Com tais questões em vista, o que nos brilhou os olhos em “Não me aguarde na retina” foi o exercício da linguagem e a busca por compreender as densidades das relações. Corpos em perspectiva que no auge da reinvenção de determinadas práticas de autodeterminação anunciam um mundo onde não mais estão na posição de interdependência com o outro, mas fazem a sua própria dobra, exercendo as suas singularidades antitemáticas, sem perder de vista, por exemplo, décadas de denúncias protagonizadas por outros tantos corpos e ativismos sociais.

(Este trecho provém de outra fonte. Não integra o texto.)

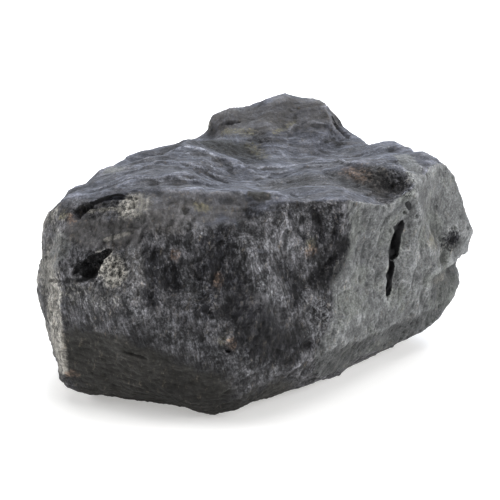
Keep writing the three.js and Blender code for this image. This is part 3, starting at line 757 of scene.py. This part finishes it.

Os movimentos que se alternaram entre o anúncio e a denúncia, singularizam ainda um desejo de performar a própria perspectiva de quem enuncia o festival. No Valongo 2018, não havia temas, categorias ou subdivisões. Como um organismo vivo, pulsou como uma grande manifestação reunindo efeitos, diagnósticos, observações, perguntas e referências. Questões surgiram a partir do alargamento das perspectivas e dos efeitos dessas presenças quando imersas nas práticas curatoriais, na gestão cultural e na produção de conhecimento.
Tela responsável pela formação das imagens e pelo sentido da visão, é na retina onde projetamos o que vemos e, através da percepção visual e de outros sentidos, temos a habilidade de processar, entender e interpretar o nosso entorno por meio dos estímulos cognitivos que recebemos.
Assim, é como um impulso elétrico, uma declaração e um posicionamento que o “Não me aguarde na retina” nos convidou a ampliarmos o nosso campo de visão, captar pressões e vibrações, frequentar frequências, sentir essências e nos destituir daquilo que conhecemos como bom e mau gosto.
[aqui] o Negro diz de si mesmo que é aquilo que não foi apreendido; aquele que não está onde se diz estar, e muito menos onde o procuramos, mas antes no lugar onde não é pensando.1616. Achille Mbembe, Crítica da Razão Negra (Lisboa: Antígona, 2014): 59.